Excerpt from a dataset
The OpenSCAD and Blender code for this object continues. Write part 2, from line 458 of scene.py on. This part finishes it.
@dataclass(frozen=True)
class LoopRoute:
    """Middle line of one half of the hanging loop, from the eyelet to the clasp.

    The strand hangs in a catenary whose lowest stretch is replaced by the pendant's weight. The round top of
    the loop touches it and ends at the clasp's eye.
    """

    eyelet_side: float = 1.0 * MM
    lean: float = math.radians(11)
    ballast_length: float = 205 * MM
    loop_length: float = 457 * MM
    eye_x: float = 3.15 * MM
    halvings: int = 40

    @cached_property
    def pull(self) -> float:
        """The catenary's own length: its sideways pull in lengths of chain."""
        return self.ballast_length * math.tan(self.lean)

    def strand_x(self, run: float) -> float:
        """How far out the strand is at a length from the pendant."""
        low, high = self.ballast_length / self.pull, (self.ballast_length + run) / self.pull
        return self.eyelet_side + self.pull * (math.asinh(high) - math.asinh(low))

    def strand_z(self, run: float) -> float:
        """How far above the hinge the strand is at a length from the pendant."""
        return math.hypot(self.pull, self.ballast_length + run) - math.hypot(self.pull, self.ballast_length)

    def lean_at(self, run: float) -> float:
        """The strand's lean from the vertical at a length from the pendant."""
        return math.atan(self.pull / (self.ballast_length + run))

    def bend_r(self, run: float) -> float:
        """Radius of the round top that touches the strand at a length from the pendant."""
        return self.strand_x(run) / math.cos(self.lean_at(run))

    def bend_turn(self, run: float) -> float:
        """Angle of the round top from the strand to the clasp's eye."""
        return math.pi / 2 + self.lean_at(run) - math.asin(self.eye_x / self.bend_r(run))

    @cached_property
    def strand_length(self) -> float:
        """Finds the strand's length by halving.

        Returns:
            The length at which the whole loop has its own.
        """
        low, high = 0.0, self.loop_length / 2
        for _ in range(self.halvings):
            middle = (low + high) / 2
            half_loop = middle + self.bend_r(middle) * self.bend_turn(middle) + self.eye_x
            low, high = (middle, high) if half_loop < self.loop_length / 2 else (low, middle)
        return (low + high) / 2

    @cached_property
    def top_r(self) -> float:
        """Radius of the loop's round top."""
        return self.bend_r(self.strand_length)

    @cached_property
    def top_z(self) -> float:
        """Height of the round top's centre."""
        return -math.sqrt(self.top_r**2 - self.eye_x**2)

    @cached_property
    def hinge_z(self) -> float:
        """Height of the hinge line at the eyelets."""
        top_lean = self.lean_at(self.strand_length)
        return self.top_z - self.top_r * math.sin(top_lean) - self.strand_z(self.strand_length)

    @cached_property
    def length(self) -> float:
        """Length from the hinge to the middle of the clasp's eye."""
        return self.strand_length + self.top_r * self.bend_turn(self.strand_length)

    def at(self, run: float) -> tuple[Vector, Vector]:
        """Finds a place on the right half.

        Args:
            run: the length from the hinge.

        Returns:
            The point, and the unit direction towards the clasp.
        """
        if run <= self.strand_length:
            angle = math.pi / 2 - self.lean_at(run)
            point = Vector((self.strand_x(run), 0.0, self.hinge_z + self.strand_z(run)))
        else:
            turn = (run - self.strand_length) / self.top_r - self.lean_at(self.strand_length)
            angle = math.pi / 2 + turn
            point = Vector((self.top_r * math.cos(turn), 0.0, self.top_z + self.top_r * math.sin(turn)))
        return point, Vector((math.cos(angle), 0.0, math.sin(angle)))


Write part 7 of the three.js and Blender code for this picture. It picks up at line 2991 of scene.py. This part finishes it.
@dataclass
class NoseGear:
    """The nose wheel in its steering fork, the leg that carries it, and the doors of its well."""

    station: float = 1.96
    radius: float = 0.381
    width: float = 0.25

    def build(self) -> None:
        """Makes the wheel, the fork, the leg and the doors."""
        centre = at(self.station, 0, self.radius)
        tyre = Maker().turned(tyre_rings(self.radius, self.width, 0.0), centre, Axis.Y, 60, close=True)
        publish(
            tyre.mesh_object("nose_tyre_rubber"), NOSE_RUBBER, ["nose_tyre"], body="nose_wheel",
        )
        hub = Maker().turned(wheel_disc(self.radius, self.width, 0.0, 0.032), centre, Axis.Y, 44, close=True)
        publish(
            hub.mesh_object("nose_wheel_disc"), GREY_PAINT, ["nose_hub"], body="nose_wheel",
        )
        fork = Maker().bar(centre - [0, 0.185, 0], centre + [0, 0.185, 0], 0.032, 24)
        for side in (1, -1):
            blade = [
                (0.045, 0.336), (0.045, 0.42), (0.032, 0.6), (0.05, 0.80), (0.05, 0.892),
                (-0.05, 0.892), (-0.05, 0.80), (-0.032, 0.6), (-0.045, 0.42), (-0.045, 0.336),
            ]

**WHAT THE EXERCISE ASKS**
All of the data needs to be printed once more, exactly.

**WORKED SOLUTION**
The OpenSCAD and Blender code for this object continues. Write part 2, from line 458 of scene.py on. This part finishes it.
@dataclass(frozen=True)
class LoopRoute:
    """Middle line of one half of the hanging loop, from the eyelet to the clasp.

    The strand hangs in a catenary whose lowest stretch is replaced by the pendant's weight. The round top of
    the loop touches it and ends at the clasp's eye.
    """

    eyelet_side: float = 1.0 * MM
    lean: float = math.radians(11)
    ballast_length: float = 205 * MM
    loop_length: float = 457 * MM
    eye_x: float = 3.15 * MM
    halvings: int = 40

    @cached_property
    def pull(self) -> float:
        """The catenary's own length: its sideways pull in lengths of chain."""
        return self.ballast_length * math.tan(self.lean)

    def strand_x(self, run: float) -> float:
        """How far out the strand is at a length from the pendant."""
        low, high = self.ballast_length / self.pull, (self.ballast_length + run) / self.pull
        return self.eyelet_side + self.pull * (math.asinh(high) - math.asinh(low))

    def strand_z(self, run: float) -> float:
        """How far above the hinge the strand is at a length from the pendant."""
        return math.hypot(self.pull, self.ballast_length + run) - math.hypot(self.pull, self.ballast_length)

    def lean_at(self, run: float) -> float:
        """The strand's lean from the vertical at a length from the pendant."""
        return math.atan(self.pull / (self.ballast_length + run))

    def bend_r(self, run: float) -> float:
        """Radius of the round top that touches the strand at a length from the pendant."""
        return self.strand_x(run) / math.cos(self.lean_at(run))

    def bend_turn(self, run: float) -> float:
        """Angle of the round top from the strand to the clasp's eye."""
        return math.pi / 2 + self.lean_at(run) - math.asin(self.eye_x / self.bend_r(run))

    @cached_property
    def strand_length(self) -> float:
        """Finds the strand's length by halving.

        Returns:
            The length at which the whole loop has its own.
        """
        low, high = 0.0, self.loop_length / 2
        for _ in range(self.halvings):
            middle = (low + high) / 2
            half_loop = middle + self.bend_r(middle) * self.bend_turn(middle) + self.eye_x
            low, high = (middle, high) if half_loop < self.loop_length / 2 else (low, middle)
        return (low + high) / 2

    @cached_property
    def top_r(self) -> float:
        """Radius of the loop's round top."""
        return self.bend_r(self.strand_length)

    @cached_property
    def top_z(self) -> float:
        """Height of the round top's centre."""
        return -math.sqrt(self.top_r**2 - self.eye_x**2)

    @cached_property
    def hinge_z(self) -> float:
        """Height of the hinge line at the eyelets."""
        top_lean = self.lean_at(self.strand_length)
        return self.top_z - self.top_r * math.sin(top_lean) - self.strand_z(self.strand_length)

    @cached_property
    def length(self) -> float:
        """Length from the hinge to the middle of the clasp's eye."""
        return self.strand_length + self.top_r * self.bend_turn(self.strand_length)

    def at(self, run: float) -> tuple[Vector, Vector]:
        """Finds a place on the right half.

        Args:
            run: the length from the hinge.

        Returns:
            The point, and the unit direction towards the clasp.
        """
        if run <= self.strand_length:
            angle = math.pi / 2 - self.lean_at(run)
            point = Vector((self.strand_x(run), 0.0, self.hinge_z + self.strand_z(run)))
        else:
            turn = (run - self.strand_length) / self.top_r - self.lean_at(self.strand_length)
            angle = math.pi / 2 + turn
            point = Vector((self.top_r * math.cos(turn), 0.0, self.top_z + self.top_r * math.sin(turn)))
        return point, Vector((math.cos(angle), 0.0, math.sin(angle)))


Write part 7 of the three.js and Blender code for this picture. It picks up at line 2991 of scene.py. This part finishes it.
@dataclass
class NoseGear:
    """The nose wheel in its steering fork, the leg that carries it, and the doors of its well."""

    station: float = 1.96
    radius: float = 0.381
    width: float = 0.25

    def build(self) -> None:
        """Makes the wheel, the fork, the leg and the doors."""
        centre = at(self.station, 0, self.radius)
        tyre = Maker().turned(tyre_rings(self.radius, self.width, 0.0), centre, Axis.Y, 60, close=True)
        publish(
            tyre.mesh_object("nose_tyre_rubber"), NOSE_RUBBER, ["nose_tyre"], body="nose_wheel",
        )
        hub = Maker().turned(wheel_disc(self.radius, self.width, 0.0, 0.032), centre, Axis.Y, 44, close=True)
        publish(
            hub.mesh_object("nose_wheel_disc"), GREY_PAINT, ["nose_hub"], body="nose_wheel",
        )
        fork = Maker().bar(centre - [0, 0.185, 0], centre + [0, 0.185, 0], 0.032, 24)
        for side in (1, -1):
            blade = [
                (0.045, 0.336), (0.045, 0.42), (0.032, 0.6), (0.05, 0.80), (0.05, 0.892),
                (-0.05, 0.892), (-0.05, 0.80), (-0.032, 0.6), (-0.045, 0.42), (-0.045, 0.336),
            ]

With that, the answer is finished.